If google updates an SEO algorithm or Android announce a new software update, or a new time-saving tool hits the market, your team need to be able to access a course on this in days, not weeks, god forbid months, or risk, falling behind the competition and failing clients.
Ensure that you prioritise time-relevant learning resources that update regularly and notify learners of new industry changes and next practices so your employees will always at the forefront of change.
Let’s face it, the business world is becoming more competitive by the hour and as a result the typical modern-day worker is now time-pressurized.
As a result being ‘too busy’ to attend a 1 or 2 day away day course is a very common reason for staff failing to learn.
This means that in today’s world, traditional block-learning in class-rooms is a barrier to learning and if your organisation relies heavily on this type of learning, you will struggle to develop an agile learning culture.
In an agile learning environment you’ll need to reduce your dependence of traditional away day learning and make bite-size, microlearning snippets, (5 to 30 minutes chunks of education) a core part of your learning apparatus.

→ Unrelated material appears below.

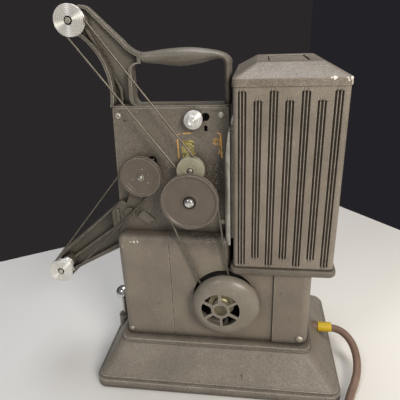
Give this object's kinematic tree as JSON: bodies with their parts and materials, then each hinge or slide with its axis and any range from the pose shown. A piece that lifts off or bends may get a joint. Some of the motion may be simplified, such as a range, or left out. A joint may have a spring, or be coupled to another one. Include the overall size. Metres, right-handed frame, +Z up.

Time-pressurised staff who have previously been barred from learning because they don’t have the time for a 2 day continuous course now have an open door to learning: they can take short microlearning courses on their phone or desktop at a time that suits them, fitted in to the inevitable quiet spots that occur during their busy day.
The ability to learn in a flexible not rigid fashion is crucial for develop a lasting agile learning culture.
The external commercial value of an agile learning culture must be highlighted too.
If you have a workforce of employees ready and willing to step out of their comfort zone and excel in pioneering project areas, you will have an agile business.
The encompassing organisation will have an edge on it’s more static peers and will be able to break new ground, and accept risky pioneering projects, clients, ventures quickly, safe in the knowledge that it’s workforce will step up to the challenge.